* **WHAT IS ASKED**: Pick out each line containing the string "code".

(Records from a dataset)
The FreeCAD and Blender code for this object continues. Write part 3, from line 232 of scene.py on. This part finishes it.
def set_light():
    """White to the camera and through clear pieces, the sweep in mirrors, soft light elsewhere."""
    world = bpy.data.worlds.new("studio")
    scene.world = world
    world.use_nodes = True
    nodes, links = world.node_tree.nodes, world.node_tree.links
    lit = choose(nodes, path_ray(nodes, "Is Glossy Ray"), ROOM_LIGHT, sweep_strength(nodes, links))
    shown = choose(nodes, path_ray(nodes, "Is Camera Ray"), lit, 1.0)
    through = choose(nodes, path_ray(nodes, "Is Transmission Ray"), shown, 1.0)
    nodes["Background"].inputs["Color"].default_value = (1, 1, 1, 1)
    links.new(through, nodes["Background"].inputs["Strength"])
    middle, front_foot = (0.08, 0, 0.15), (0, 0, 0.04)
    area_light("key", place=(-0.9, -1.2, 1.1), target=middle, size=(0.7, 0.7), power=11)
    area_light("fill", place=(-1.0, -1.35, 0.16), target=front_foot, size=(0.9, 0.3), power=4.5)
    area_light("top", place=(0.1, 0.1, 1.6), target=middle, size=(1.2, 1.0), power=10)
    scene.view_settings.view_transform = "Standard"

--

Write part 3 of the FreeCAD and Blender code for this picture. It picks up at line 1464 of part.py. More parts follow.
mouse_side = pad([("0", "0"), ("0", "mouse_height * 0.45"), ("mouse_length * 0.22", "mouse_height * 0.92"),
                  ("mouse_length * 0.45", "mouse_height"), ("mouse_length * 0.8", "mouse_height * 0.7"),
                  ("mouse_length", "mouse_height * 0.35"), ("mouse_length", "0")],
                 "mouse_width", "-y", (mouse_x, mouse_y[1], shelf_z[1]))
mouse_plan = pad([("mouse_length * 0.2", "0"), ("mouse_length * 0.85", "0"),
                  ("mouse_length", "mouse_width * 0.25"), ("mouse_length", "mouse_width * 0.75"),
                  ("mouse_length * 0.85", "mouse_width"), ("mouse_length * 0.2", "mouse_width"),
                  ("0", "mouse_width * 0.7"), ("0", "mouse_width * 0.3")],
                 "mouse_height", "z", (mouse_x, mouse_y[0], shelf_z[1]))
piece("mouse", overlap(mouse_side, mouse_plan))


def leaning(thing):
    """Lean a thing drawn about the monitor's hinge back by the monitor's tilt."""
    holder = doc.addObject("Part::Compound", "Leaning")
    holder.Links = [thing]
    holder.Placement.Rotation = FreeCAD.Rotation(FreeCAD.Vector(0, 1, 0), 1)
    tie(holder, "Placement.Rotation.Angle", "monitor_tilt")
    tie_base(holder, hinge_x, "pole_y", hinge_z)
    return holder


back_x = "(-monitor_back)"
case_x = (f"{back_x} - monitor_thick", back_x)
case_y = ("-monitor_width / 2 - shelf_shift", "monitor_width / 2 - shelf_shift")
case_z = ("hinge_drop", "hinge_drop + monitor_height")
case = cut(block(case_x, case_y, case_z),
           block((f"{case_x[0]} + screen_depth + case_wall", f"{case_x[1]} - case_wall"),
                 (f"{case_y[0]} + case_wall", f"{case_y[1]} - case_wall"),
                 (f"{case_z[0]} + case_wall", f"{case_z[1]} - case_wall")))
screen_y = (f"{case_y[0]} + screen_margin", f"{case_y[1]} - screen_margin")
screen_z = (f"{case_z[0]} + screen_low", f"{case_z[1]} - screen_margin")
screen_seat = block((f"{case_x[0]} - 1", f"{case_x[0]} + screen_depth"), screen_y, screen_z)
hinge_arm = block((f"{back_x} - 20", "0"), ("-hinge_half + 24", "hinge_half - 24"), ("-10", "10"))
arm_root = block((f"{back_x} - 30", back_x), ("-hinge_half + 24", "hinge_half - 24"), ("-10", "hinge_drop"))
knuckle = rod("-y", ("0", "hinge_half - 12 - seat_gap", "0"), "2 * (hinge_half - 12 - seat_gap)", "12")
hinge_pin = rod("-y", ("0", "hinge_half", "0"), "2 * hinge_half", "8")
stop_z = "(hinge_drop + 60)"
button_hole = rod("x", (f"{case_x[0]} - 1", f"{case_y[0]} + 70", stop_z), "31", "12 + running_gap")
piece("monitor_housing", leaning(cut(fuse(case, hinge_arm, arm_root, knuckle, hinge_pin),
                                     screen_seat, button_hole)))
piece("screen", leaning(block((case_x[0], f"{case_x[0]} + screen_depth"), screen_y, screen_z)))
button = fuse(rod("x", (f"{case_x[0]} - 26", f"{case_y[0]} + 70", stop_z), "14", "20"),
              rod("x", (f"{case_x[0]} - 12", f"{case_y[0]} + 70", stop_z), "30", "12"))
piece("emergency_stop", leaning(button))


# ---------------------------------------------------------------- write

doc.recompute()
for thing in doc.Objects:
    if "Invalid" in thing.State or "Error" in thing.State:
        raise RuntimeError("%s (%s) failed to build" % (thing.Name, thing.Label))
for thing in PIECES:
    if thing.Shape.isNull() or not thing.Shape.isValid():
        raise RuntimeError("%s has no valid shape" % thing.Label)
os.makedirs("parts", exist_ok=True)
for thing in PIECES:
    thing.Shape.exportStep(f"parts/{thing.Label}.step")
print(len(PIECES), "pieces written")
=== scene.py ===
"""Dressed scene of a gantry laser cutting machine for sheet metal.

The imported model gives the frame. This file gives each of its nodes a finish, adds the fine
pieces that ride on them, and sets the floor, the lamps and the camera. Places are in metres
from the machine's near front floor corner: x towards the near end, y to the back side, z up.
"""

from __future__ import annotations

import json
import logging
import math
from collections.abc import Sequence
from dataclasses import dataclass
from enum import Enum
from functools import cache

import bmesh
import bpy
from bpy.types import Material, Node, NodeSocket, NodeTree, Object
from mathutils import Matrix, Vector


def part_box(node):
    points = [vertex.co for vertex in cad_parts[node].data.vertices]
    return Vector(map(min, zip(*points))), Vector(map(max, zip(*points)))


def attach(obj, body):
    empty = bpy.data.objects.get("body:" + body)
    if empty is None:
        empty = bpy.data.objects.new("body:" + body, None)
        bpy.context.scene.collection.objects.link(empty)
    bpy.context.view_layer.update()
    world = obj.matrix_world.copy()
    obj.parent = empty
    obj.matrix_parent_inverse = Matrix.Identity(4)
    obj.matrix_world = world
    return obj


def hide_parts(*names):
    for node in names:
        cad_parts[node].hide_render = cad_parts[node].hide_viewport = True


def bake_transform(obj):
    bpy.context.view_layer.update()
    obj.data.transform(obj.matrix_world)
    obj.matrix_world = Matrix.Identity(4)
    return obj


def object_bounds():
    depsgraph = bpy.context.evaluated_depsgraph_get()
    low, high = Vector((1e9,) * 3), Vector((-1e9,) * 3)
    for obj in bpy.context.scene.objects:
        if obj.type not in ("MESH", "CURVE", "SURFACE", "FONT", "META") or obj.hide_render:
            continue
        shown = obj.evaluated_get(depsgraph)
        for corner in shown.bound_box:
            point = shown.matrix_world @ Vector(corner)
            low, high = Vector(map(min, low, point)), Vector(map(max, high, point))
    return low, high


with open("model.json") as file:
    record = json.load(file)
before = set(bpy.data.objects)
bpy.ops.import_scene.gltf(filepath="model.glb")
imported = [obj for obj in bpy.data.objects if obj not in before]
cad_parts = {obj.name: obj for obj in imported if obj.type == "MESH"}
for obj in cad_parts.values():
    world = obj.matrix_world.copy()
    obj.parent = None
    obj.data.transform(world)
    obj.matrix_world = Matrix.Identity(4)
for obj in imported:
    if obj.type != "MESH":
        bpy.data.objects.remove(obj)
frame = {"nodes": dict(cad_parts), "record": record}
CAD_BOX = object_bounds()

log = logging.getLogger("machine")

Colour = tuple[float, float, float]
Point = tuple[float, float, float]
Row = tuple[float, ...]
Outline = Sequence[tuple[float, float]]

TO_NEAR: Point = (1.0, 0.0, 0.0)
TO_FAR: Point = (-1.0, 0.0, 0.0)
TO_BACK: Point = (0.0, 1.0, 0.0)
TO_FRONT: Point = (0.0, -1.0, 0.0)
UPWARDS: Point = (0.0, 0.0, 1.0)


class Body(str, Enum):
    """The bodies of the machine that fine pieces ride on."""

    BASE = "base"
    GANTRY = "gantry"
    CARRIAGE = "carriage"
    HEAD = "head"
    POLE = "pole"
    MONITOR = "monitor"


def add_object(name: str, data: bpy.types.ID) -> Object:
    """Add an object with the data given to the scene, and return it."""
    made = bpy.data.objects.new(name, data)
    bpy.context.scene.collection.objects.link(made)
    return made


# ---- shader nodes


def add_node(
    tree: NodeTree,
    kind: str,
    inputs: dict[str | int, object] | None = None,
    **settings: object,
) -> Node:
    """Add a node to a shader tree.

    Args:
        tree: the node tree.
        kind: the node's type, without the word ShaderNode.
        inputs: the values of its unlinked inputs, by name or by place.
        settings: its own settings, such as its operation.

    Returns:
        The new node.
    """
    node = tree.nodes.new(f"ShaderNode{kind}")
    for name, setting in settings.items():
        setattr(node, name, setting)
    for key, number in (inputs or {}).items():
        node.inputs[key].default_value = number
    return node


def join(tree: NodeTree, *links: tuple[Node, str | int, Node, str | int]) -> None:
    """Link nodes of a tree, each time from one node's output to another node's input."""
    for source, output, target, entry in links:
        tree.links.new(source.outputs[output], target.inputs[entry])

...

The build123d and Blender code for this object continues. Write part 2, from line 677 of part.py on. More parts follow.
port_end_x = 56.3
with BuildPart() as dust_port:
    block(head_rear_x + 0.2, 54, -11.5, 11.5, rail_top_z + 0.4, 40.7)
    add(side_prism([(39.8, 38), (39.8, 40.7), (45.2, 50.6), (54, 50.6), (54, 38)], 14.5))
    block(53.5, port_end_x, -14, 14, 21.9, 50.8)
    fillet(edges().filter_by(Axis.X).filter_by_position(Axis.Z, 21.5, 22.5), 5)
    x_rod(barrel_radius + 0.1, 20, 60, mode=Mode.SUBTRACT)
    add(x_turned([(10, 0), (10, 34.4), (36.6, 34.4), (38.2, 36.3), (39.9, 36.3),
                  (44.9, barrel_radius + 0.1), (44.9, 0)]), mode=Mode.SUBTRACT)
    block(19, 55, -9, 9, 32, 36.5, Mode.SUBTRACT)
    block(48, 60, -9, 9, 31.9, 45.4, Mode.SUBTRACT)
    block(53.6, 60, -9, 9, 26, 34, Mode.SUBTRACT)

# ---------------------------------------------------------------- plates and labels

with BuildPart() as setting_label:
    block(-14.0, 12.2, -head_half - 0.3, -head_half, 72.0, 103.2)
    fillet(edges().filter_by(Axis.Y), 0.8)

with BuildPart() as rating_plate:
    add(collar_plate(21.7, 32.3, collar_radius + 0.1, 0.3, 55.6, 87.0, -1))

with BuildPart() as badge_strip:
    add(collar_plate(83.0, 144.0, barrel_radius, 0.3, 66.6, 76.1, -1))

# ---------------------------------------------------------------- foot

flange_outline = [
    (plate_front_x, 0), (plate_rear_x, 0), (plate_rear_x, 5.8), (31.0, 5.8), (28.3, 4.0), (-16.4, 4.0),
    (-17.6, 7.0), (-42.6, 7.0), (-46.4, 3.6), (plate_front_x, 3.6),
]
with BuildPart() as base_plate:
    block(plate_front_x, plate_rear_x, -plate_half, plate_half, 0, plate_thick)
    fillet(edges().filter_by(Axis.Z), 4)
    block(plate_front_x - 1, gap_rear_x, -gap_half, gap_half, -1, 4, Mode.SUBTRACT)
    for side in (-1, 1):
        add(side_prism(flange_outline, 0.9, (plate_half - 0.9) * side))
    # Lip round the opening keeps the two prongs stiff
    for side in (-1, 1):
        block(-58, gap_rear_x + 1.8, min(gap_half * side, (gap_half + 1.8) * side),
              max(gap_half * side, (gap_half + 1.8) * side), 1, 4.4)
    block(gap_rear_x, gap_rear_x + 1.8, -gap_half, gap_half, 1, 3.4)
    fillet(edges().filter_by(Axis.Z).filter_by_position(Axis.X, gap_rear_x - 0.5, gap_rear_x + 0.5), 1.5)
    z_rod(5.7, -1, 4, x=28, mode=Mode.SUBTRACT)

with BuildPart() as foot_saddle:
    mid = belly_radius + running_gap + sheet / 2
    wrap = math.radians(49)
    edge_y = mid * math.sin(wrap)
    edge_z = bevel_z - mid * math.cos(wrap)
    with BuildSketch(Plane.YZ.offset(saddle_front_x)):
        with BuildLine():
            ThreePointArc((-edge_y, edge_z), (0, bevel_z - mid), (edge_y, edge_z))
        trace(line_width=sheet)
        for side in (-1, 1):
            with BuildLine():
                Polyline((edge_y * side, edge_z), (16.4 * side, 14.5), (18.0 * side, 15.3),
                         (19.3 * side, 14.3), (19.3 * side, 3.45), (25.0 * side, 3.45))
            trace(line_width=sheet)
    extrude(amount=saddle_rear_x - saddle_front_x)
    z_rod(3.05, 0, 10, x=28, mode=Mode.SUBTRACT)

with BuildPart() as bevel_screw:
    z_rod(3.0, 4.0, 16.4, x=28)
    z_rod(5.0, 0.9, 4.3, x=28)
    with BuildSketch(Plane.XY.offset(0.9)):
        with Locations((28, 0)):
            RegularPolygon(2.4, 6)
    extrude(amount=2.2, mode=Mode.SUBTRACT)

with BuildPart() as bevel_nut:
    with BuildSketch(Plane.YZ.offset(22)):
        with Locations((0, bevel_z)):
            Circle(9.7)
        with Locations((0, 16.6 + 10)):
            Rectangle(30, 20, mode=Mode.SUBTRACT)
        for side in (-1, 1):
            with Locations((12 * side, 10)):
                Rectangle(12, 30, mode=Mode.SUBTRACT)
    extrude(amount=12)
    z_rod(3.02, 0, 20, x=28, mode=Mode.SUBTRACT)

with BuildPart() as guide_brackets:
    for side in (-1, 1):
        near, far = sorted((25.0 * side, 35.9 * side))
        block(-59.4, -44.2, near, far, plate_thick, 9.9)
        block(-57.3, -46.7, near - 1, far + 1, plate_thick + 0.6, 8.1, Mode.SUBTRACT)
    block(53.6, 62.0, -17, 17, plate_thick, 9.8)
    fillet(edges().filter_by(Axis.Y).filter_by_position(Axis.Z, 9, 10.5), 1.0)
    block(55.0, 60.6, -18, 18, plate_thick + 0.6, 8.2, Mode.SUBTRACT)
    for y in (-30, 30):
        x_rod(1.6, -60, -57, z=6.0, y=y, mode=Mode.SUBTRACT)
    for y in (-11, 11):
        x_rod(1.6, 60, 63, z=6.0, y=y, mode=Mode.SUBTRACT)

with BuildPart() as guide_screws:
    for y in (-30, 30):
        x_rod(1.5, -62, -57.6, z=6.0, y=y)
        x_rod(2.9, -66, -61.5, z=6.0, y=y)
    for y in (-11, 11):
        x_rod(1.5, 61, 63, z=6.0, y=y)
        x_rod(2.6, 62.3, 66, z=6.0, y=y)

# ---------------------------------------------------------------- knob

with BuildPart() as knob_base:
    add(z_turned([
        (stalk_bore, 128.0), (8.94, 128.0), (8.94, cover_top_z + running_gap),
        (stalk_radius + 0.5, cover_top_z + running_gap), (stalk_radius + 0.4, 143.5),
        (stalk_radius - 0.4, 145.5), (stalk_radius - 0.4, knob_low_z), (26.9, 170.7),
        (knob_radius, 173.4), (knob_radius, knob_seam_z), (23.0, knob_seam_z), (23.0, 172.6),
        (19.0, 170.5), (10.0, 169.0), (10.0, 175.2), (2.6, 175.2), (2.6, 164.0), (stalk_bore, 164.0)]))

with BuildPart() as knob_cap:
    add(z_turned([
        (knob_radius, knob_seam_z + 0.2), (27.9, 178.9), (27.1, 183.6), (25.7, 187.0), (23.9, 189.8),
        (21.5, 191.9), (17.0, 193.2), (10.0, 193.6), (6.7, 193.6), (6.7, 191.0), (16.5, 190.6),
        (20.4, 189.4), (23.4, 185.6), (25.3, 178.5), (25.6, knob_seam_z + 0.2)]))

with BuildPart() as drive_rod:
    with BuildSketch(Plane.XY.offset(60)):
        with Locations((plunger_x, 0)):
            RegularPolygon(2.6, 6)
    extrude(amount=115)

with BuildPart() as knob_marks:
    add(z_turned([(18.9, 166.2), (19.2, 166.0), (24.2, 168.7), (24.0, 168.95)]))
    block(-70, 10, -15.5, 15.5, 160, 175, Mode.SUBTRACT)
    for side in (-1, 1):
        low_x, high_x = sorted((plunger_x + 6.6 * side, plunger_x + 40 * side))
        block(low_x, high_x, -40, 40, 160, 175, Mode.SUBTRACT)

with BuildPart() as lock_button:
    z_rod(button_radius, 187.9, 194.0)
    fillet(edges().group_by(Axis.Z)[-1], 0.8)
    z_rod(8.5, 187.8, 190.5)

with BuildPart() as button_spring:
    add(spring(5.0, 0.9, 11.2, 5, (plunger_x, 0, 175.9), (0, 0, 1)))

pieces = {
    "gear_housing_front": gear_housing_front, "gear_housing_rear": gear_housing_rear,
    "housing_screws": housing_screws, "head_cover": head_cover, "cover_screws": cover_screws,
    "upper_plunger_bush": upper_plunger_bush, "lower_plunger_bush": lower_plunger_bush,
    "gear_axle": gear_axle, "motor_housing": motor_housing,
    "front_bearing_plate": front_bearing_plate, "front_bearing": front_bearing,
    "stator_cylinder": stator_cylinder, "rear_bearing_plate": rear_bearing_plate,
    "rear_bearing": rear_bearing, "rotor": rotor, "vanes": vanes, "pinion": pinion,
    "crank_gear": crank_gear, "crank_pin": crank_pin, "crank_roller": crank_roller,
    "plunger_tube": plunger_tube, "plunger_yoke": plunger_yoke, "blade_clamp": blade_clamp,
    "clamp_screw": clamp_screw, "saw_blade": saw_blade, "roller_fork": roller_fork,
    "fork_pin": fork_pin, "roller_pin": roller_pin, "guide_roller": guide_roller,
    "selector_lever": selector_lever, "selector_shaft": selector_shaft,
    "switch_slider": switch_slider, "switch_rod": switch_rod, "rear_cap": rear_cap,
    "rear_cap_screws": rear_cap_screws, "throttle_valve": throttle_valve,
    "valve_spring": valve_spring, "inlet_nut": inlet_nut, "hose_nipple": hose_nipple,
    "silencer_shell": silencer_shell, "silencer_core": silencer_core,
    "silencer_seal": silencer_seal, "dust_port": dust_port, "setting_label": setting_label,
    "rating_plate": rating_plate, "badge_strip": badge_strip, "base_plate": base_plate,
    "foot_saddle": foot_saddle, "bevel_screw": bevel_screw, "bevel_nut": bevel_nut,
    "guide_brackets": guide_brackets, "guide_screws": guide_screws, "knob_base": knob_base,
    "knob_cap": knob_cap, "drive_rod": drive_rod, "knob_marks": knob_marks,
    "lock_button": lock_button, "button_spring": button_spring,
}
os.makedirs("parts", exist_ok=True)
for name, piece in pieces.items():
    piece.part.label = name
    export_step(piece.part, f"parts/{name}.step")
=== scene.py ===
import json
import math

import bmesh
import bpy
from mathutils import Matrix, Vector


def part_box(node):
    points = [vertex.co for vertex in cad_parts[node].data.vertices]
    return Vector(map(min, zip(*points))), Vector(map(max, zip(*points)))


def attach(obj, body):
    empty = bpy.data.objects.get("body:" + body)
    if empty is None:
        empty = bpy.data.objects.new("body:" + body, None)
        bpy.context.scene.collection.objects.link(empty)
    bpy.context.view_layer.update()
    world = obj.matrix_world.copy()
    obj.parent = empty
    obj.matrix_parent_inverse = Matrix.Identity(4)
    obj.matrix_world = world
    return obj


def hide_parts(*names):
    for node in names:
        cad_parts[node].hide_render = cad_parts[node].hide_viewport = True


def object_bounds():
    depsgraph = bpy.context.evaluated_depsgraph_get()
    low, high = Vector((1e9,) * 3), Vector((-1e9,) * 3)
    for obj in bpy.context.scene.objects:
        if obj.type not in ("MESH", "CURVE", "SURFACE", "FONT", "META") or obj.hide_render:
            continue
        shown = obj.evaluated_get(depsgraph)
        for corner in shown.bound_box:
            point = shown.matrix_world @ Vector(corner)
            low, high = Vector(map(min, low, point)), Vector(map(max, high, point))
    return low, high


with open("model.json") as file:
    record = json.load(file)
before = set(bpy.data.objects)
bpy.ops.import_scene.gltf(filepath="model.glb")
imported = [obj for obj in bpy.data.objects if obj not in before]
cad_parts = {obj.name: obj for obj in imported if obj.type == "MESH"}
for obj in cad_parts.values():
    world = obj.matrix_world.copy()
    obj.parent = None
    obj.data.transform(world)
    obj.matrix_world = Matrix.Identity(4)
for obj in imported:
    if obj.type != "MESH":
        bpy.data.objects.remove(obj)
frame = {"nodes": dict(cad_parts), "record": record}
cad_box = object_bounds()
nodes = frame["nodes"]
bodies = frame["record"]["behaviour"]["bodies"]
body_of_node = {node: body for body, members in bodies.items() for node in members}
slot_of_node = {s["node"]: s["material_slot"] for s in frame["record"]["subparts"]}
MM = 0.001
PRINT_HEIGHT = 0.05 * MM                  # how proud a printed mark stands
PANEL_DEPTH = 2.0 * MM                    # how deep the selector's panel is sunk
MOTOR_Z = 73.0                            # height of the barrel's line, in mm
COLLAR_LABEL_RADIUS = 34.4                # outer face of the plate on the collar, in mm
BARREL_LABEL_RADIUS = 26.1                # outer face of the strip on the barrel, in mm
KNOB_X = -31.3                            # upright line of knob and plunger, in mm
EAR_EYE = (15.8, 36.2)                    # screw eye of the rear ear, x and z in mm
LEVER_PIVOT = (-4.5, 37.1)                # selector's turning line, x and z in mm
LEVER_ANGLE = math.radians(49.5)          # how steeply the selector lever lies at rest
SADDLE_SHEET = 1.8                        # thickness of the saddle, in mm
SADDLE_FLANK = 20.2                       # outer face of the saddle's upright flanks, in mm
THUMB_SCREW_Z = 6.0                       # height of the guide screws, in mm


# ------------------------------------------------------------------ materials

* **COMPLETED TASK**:
The FreeCAD and Blender code for this object continues. Write part 3, from line 232 of scene.py on. This part finishes it.
Write part 3 of the FreeCAD and Blender code for this picture. It picks up at line 1464 of part.py. More parts follow.
The build123d and Blender code for this object continues. Write part 2, from line 677 of part.py on. More parts follow.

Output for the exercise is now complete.